There were thousands of big white birds living in low sheds on that ranch. As we stood there staring across a galaxy of feathers, Tucker explained to me that turkey eggs, once fertilized, can be kept under stable refrigerated conditions for months, so the mathematical problem involved with marketing the product during the holiday season was not so much how to time turkey sex as how to gather the eggs, keep them cool, and time the placement of them in the incubators.
The incubator barn at Tucker's was an acre building crammed full of incandescent lights and plastic tubs. Turkeys, he said, have sex all the time. Did I want to witness “the act”?
I still wish that I hadn't said yes. Turkeys, Mr. Tucker taught, possess in that gnarly wrinkly skin that covers their necks and heads, certain neural networks in the flesh structures called “caruncles” which when the bird is excited or aroused cause a neon-like display of red, white, and blue colors to flush up and down their necks and heads.
The free-range brothel portion of the turkey yard at Tucker's was a little Las Vegas of rainbow poultry skin. No sooner did one furious incident of feathered lust and painted embarrassment conclude, than another coupling occurred. Clearly there was no such thing as National Turkey Boinking Week. It went on perpetually. I closed my notebook, thanked Mr. Tucker, and headed toward home to write a paper about blushing.

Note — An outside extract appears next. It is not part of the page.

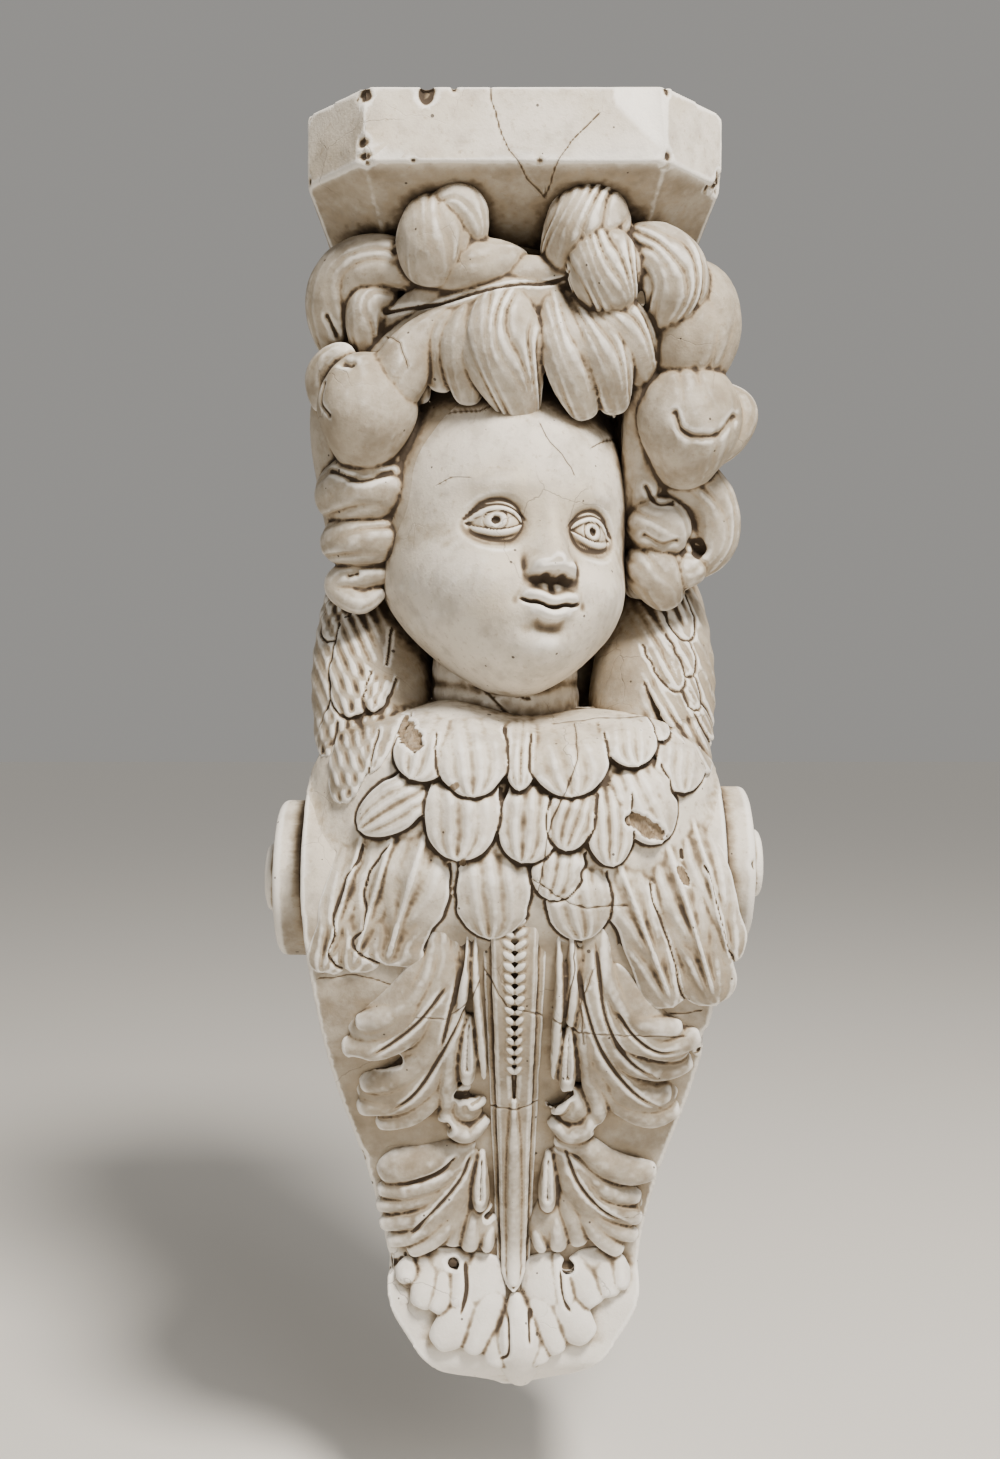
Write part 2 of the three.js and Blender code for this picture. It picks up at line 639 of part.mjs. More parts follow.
// The whole casting: every form joined, then only its outer skin kept,
// because plaster fills the small sealed pockets between neighbouring forms.
function outerSkin(whole) {
  const { vertProperties, triVerts } = whole.getMesh();
  const owner = Array.from({ length: vertProperties.length / 3 }, (_, i) => i);
  const find = (i) => {
    let at = i;
    while (owner[at] !== at) {
      owner[at] = owner[owner[at]];
      at = owner[at];
    }
    return at;
  };
  for (let i = 0; i < triVerts.length; i += 3) {
    owner[find(triVerts[i])] = find(triVerts[i + 1]);
    owner[find(triVerts[i + 1])] = find(triVerts[i + 2]);
  }
  const sizes = new Map();
  for (let i = 0; i < triVerts.length; i += 3) {
    const group = find(triVerts[i]);
    sizes.set(group, (sizes.get(group) ?? 0) + 1);
  }
  const [largest] = [...sizes].sort((a, b) => b[1] - a[1])[0];
  const kept = [];
  for (let i = 0; i < triVerts.length; i += 3) {
    if (find(triVerts[i]) === largest) {
      kept.push(triVerts[i], triVerts[i + 1], triVerts[i + 2]);
    }
  }
  const geometry = new THREE.BufferGeometry();
  geometry.setAttribute("position", new THREE.BufferAttribute(new Float32Array(vertProperties), 3));
  geometry.setIndex(kept);
  return geometry;
}

const forms = [
  backSlab(), shelf(), consoleBody(), roll(-1), roll(1), breast(), wing(-1), wing(1),
  neck(), head(), hair(), strip(), leafwork(),
];
const casting = new THREE.Mesh(
  outerSkin(forms.reduce((whole, each) => whole.add(each))),
  new THREE.MeshStandardMaterial({ color: 0xcdc6b9, roughness: 0.75, metalness: 0 }),
);
casting.name = "corbel";

const corbel = new THREE.Group();
corbel.add(casting);

export default corbel;
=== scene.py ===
# Cherub wall corbel: a winged child's head on a leaf-carved console, cast as one
# piece in fibrous plaster and painted cream. It hangs by its flat back.
import math

import bpy
import numpy as np
from mathutils import Euler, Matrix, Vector


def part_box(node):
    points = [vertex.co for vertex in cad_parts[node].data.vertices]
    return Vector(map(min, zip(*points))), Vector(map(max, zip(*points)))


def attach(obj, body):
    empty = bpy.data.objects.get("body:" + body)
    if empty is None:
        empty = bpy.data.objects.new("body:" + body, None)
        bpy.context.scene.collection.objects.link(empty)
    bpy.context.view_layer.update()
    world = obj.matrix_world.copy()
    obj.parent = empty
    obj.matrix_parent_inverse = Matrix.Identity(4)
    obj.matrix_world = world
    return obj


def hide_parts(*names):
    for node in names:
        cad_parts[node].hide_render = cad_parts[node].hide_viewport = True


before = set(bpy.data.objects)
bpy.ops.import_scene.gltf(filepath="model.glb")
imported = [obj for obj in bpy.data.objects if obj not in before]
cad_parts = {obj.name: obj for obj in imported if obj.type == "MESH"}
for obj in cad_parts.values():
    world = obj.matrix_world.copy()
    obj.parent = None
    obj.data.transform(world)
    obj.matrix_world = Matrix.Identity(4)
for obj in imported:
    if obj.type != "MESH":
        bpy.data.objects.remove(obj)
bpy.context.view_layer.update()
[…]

By the same pattern of cosmic coincidence that allows us to discover a lost eyebrow ring when looking for a matching sock, another student in Dr. Lane's class chose American national symbols as her class project and reported that Benjamin Franklin was the statesman responsible for convincing his associates that the American flag should be red, white, and blue and that he also introduced at the First Continental Congress a bill proposing that the turkey be named the national bird. I figure that the reason we ended up with the bald eagle is that Mr. Franklin’s compatriots guessed what Ben was doing with his spare time.